Yönetmen: Mia Hansen-Løve | Oyuncular: Isabelle Huppert, André Marcon, Roman Kolinka, Édith Scob, Sarah Le Picard, Solal Forte, Élise Lhomeau, Lionel Dray, Grégoire Montana-Haroche, Lina Benzerti | Senaryo: Mia Hansen-Løve | 102 dakika | Drama
| A- |
Düşündükçe çoğalan, içimizde büyüyen filmler kervanına katılmak için gelmiş Things to Come uzak topraklardan. Isabelle Huppert’in işini yapıp malikanesine dönen kafamızdaki mesafeli aktris imajını Elle ile kırdıktan sonra yeteneklerini dünyaya bahşetme bonkörlüğünde bulunduğu bir Mia Hansen-Løve filmi bu.

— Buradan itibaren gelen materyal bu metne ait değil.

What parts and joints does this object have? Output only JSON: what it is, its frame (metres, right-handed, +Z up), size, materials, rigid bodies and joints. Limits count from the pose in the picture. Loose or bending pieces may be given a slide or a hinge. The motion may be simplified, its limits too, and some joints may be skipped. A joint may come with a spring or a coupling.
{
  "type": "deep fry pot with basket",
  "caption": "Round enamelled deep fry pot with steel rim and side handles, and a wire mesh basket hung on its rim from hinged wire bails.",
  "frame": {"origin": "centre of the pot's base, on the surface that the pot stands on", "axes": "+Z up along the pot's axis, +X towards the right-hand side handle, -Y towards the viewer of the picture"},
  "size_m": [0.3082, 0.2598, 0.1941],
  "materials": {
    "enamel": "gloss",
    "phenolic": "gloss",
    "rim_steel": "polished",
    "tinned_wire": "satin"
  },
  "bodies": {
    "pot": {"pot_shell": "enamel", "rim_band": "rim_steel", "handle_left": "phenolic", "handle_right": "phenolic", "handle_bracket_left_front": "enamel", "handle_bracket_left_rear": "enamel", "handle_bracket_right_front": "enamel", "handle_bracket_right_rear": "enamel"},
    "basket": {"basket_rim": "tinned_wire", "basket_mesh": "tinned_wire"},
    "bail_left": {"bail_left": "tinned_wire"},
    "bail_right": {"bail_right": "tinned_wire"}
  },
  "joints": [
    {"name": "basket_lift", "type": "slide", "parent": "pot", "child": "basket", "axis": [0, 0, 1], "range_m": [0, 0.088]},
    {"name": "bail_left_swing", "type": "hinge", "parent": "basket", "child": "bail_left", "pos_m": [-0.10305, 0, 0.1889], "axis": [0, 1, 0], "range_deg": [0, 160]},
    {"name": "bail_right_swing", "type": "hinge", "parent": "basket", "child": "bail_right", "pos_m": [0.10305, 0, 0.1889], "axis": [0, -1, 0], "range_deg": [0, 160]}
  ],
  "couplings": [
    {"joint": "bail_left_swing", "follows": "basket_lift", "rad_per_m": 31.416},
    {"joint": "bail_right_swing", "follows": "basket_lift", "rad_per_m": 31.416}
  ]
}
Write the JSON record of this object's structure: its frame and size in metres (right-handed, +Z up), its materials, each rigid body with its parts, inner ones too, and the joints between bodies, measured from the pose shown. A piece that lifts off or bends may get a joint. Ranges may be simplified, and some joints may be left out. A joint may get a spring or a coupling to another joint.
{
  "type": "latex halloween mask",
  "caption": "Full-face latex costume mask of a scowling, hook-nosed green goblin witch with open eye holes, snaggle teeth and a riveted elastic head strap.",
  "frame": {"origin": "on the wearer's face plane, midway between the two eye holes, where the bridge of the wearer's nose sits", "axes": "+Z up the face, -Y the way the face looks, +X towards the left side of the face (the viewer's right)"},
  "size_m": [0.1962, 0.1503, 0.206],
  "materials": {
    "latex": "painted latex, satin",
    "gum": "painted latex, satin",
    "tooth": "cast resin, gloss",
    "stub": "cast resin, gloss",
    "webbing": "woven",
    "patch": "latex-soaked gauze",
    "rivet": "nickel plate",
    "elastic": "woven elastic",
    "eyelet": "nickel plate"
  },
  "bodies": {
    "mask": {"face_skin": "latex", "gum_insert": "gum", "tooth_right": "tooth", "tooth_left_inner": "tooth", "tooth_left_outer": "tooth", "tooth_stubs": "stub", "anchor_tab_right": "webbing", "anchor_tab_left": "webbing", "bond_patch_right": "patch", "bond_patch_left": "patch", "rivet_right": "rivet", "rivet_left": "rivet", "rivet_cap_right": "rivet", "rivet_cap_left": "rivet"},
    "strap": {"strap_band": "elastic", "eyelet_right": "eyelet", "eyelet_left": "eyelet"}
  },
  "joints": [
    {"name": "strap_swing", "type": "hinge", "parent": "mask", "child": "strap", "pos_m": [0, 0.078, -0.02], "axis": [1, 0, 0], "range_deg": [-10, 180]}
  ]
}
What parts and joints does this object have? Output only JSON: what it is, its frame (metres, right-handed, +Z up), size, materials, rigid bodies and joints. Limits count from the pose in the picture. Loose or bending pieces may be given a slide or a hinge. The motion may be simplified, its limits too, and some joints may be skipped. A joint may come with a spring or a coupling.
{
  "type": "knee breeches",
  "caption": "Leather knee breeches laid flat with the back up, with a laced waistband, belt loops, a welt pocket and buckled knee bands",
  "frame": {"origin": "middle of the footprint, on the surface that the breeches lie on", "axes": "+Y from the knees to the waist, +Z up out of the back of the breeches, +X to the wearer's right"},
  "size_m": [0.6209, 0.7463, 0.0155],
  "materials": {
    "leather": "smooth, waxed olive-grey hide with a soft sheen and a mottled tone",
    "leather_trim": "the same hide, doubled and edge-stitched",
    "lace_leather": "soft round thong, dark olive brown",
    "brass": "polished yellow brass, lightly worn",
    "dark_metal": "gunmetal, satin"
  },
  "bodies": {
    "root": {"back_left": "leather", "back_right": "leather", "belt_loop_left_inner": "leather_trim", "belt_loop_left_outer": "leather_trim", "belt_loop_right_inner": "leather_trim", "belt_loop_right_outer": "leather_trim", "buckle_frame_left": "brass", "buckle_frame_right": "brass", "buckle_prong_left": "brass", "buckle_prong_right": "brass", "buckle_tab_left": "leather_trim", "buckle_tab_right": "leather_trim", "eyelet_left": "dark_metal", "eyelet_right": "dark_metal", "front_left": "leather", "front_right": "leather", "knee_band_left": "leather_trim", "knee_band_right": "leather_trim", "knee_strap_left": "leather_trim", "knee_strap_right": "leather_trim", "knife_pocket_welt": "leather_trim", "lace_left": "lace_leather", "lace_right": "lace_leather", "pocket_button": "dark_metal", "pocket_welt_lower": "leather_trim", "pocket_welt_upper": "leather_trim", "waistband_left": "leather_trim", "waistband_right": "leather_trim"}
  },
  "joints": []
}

Ekrana dokunsak etini hissedecekmişiz gibi bir gerçeklik hissi veren ana karakteri hem özel hem de iş hayatında geç gelen hayal kırıklıklarıyla rayına oturmuş dünyasının parçalarına ayrılışını seyrediyor. Seyretmek de her hecesine bakarak seyretmek hem de. Geldiği noktaya kadar dikkatli bir şekilde yerine oturttuğu taşlar onun darbelerine inat olduğu yerden fırlarken kontrol edemediği gerçeklerle tam da kendine göre bir baş etme metodu geliştiriyor. Kitapları, felsefe temalı sohbetleri yeğliyor kocasının itaatsizliğinden, annesinin ilgi muhtaçlığından uzaklaşıp. Ama öyle entelektüel bir seviyeye merdivenle çıkıp seyircisini dipsiz kuyularda da bırakmıyor. Ağlaması da gülmesi de hep bir sebepten, sinirden, isyandan, dışa vuramamaktan. Bir de kader ortağı bir kedi, Neruda var yanı başında. Vahşi doğaya salındığında tıpkı ana karakterimiz gibi afallayan hayvancık da asimile olup koca bir fareyi ağzına sıkıştırıp dönüyor evine. Ve tüm bu ani gelişmelerin ortasında yeniden ben olabilmeyi öğrenmeye çalışan komplike kadına Isabelle Huppert can veriyor. Elle’de harcadığı nüansların yerini burada su olup aktığı yola göre şekillenmiş bir performans alıyor. Hansen-Løve’ın da payı büyük birkaç yerden ödülle dönen bu oyunda. Huppert’e teslim ettiği kanının son damlasına kadar Parisli kadın, kaşmir süveterleriyle sarıp sarmalamalık kırılganlığında yeniden büyüyor. Dizinlediği kitaplarından yalayıp yuttuğu kelimelerle tarif edilmiş fâni hayatın uygulamasında betona yapışıyor, dizleri paramparça oluyor. İşte böyle bir şey sinema. Farklı kulvarlardan, farklı coğrafyalardan bambaşka birikimler, bambaşka yaşanmışlıklar. Ama hissettirdikleri gittiğiniz her yerde aynı. Otobüs sahnesinde gözyaşlarından kahkahalara dönüşen meram, hadi bunu da atlattık hissiyatının üzerine gelen çat sesli kapı kapatmasıyla her zerresi hakikat.